◆ **The request**:
Work through the data line by line, gathering every line that has the word "this".
-------- Rows --------
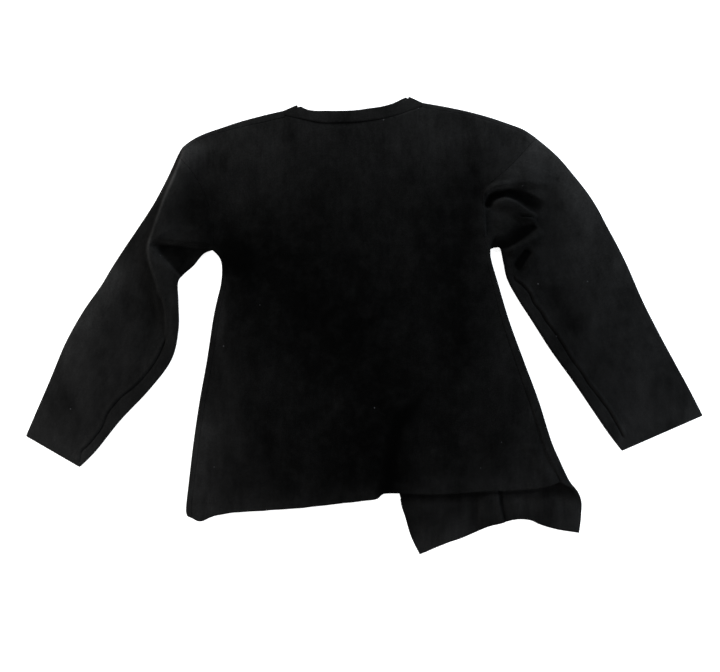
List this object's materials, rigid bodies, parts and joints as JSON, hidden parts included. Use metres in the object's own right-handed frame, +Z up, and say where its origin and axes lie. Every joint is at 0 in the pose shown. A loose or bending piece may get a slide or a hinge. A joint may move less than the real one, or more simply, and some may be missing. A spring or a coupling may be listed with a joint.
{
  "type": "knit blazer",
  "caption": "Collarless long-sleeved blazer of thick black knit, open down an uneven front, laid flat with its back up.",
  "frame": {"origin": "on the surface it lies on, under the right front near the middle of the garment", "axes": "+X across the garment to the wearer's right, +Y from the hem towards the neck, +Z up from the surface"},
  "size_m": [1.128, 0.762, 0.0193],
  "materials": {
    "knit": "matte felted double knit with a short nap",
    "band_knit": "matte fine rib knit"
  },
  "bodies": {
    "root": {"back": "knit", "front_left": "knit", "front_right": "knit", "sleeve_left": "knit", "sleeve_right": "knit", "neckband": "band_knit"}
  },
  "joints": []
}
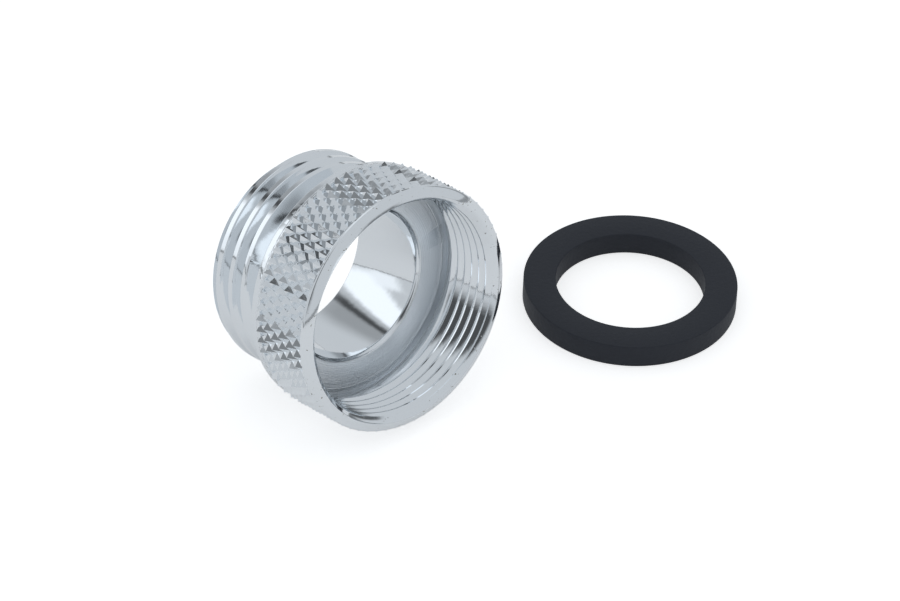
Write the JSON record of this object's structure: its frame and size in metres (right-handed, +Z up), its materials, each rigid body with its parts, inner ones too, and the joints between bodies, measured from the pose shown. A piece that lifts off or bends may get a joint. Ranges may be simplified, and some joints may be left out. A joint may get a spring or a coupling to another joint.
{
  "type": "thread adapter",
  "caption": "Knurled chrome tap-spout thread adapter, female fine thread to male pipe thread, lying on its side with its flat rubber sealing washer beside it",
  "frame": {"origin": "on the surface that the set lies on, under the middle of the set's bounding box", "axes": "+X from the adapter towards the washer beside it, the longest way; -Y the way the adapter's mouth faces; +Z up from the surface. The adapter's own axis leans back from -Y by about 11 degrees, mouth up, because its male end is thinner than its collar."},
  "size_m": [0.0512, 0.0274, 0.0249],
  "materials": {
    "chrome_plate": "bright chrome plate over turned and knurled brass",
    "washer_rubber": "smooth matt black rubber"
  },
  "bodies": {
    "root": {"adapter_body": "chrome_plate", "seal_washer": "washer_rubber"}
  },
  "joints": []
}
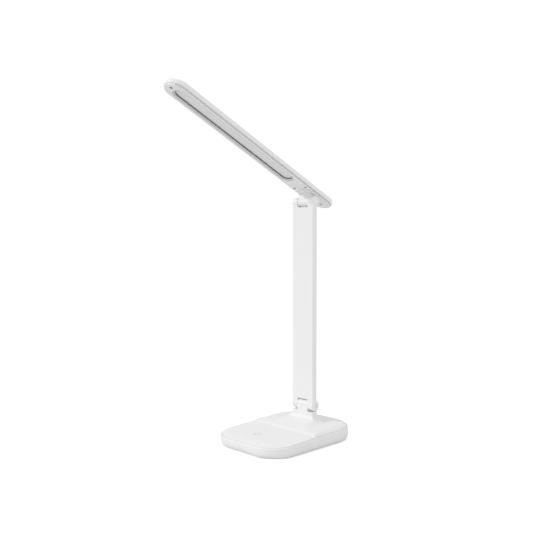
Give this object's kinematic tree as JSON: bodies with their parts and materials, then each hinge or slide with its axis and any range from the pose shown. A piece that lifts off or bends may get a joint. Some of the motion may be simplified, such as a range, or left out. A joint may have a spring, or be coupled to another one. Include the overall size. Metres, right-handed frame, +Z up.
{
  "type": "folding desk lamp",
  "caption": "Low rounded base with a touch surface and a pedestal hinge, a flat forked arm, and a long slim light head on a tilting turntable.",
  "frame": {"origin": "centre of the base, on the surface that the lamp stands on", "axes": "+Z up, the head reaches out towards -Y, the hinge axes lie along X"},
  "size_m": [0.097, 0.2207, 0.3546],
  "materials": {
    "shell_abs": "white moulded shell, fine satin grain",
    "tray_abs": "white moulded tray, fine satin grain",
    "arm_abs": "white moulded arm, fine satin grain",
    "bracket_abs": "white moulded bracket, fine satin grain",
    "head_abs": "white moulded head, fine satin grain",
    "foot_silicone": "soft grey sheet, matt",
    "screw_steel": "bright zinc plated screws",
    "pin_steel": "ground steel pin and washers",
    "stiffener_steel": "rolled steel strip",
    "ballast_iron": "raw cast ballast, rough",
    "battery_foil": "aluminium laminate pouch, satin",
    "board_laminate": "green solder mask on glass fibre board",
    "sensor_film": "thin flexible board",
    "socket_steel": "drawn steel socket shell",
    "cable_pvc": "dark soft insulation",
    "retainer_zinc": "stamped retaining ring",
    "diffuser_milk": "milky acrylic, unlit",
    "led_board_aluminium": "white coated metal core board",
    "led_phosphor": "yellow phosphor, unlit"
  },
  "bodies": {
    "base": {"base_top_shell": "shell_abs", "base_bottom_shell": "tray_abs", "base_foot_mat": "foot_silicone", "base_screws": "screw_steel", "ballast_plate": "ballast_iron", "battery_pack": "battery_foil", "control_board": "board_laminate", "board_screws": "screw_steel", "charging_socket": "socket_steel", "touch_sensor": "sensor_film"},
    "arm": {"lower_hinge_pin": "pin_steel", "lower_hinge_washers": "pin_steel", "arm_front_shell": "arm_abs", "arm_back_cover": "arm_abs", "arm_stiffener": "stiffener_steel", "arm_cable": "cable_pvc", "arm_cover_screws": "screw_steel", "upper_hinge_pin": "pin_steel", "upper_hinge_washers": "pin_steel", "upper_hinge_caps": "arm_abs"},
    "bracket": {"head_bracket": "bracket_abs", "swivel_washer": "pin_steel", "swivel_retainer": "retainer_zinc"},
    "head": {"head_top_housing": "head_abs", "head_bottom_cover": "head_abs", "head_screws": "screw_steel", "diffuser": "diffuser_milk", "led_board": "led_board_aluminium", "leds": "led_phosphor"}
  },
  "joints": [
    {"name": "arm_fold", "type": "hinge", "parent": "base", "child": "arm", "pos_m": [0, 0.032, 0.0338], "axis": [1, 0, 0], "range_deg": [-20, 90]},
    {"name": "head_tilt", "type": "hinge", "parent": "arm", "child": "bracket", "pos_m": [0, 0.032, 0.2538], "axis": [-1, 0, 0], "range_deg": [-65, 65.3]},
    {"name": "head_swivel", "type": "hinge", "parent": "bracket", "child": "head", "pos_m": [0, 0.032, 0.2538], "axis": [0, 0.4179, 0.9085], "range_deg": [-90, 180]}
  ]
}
--------
◆ **Solved exercise**:
List this object's materials, rigid bodies, parts and joints as JSON, hidden parts included. Use metres in the object's own right-handed frame, +Z up, and say where its origin and axes lie. Every joint is at 0 in the pose shown. A loose or bending piece may get a slide or a hinge. A joint may move less than the real one, or more simply, and some may be missing. A spring or a coupling may be listed with a joint.
Write the JSON record of this object's structure: its frame and size in metres (right-handed, +Z up), its materials, each rigid body with its parts, inner ones too, and the joints between bodies, measured from the pose shown. A piece that lifts off or bends may get a joint. Ranges may be simplified, and some joints may be left out. A joint may get a spring or a coupling to another joint.
Give this object's kinematic tree as JSON: bodies with their parts and materials, then each hinge or slide with its axis and any range from the pose shown. A piece that lifts off or bends may get a joint. Some of the motion may be simplified, such as a range, or left out. A joint may have a spring, or be coupled to another one. Include the overall size. Metres, right-handed frame, +Z up.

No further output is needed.